— begin —
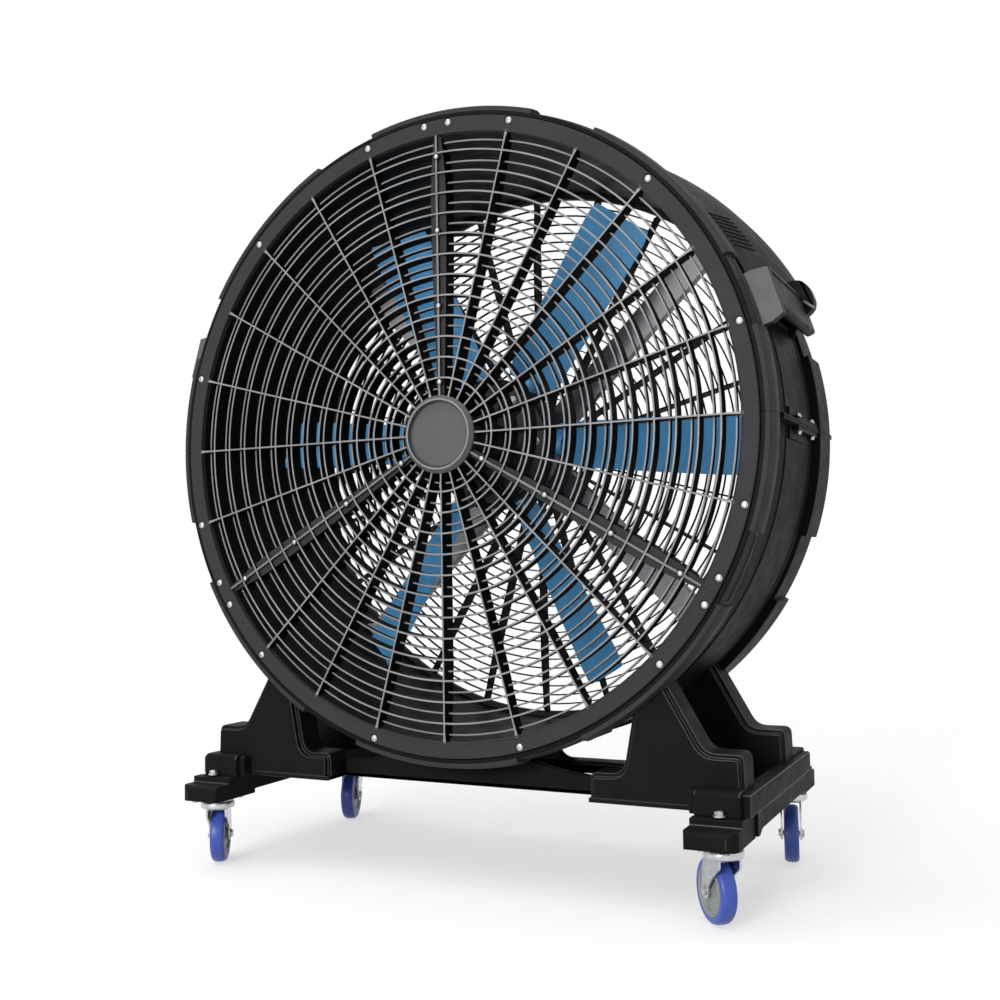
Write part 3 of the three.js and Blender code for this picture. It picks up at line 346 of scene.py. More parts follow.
def moved(obj, matrix):
    obj.matrix_world = matrix @ obj.matrix_world
    return applied(obj, obj.name)


def copied(obj, name, matrix=Matrix.Identity(4)):
    """A copy with a mesh of its own."""
    twin = obj.copy()
    twin.data = obj.data.copy()
    bpy.context.scene.collection.objects.link(twin)
    twin.matrix_world = matrix @ twin.matrix_world
    return applied(twin, name)


def removed(*objects):
    for obj in objects:
        bpy.data.meshes.remove(obj.data)


def joined(objects, name):
    only(*objects)
    if len(objects) > 1:
        bpy.ops.object.join()
    return applied(objects[0], name)


def facing_out(obj):
    with editing(obj):
        select_mesh()
        bpy.ops.mesh.normals_make_consistent(inside=False)
    return obj


def mirrored(obj, name):
    """A copy across the middle of the fan, facing out."""
    return facing_out(copied(obj, name, Matrix.Diagonal((-1, 1, 1, 1))))


def modified(obj, kind, **settings):
    """The object with one modifier applied."""
    only(obj)
    bpy.ops.object.modifier_add(type=kind)
    modifier = obj.modifiers[-1]
    for key, value in settings.items():
        setattr(modifier, key, value)
    bpy.ops.object.modifier_apply(modifier=modifier.name)
    return obj


def softened(obj, width, segments=2, sharper_than=32):
    """The object with its hard edges rounded off."""
    limit = {"limit_method": "ANGLE", "angle_limit": math.radians(sharper_than)}
    return modified(obj, "BEVEL", width=width, segments=segments, use_clamp_overlap=True, **limit)


def cut_by(obj, cutter, operation="DIFFERENCE"):
    """The object less the cutter, or what the two share; the cutter goes."""
    modified(obj, "BOOLEAN", operation=operation, solver="EXACT", object=cutter)
    removed(cutter)
    return obj


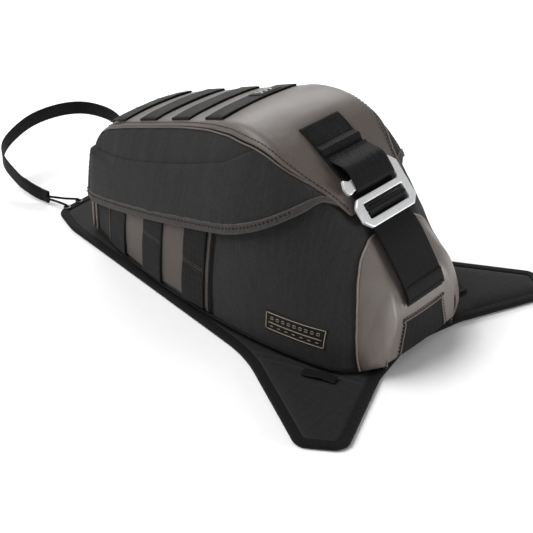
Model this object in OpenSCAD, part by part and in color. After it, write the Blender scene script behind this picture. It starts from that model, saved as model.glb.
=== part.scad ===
— end —
Only the lines from the first line of the records through the line containing "return applied(twin, name)" should be repeated, exactly as they appear.

**EXERCISE RESULT**
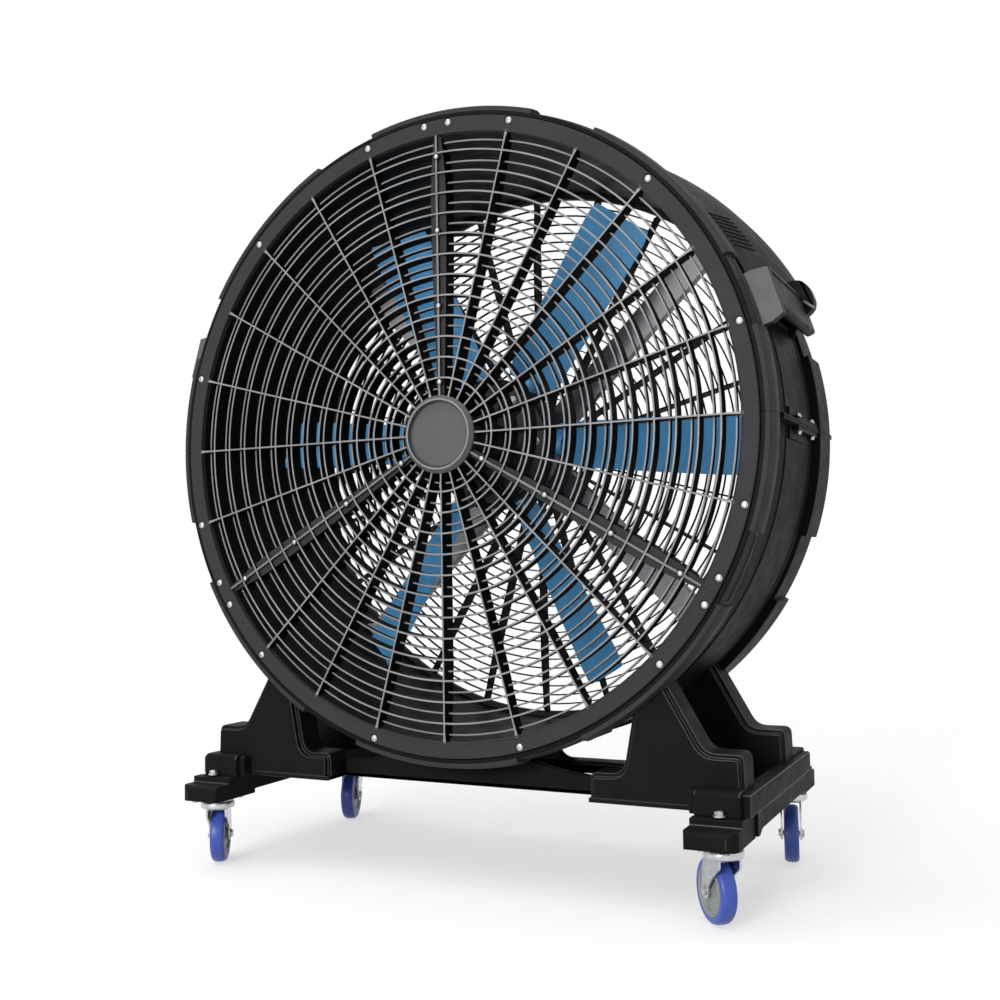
Write part 3 of the three.js and Blender code for this picture. It picks up at line 346 of scene.py. More parts follow.
def moved(obj, matrix):
    obj.matrix_world = matrix @ obj.matrix_world
    return applied(obj, obj.name)


def copied(obj, name, matrix=Matrix.Identity(4)):
    """A copy with a mesh of its own."""
    twin = obj.copy()
    twin.data = obj.data.copy()
    bpy.context.scene.collection.objects.link(twin)
    twin.matrix_world = matrix @ twin.matrix_world
    return applied(twin, name)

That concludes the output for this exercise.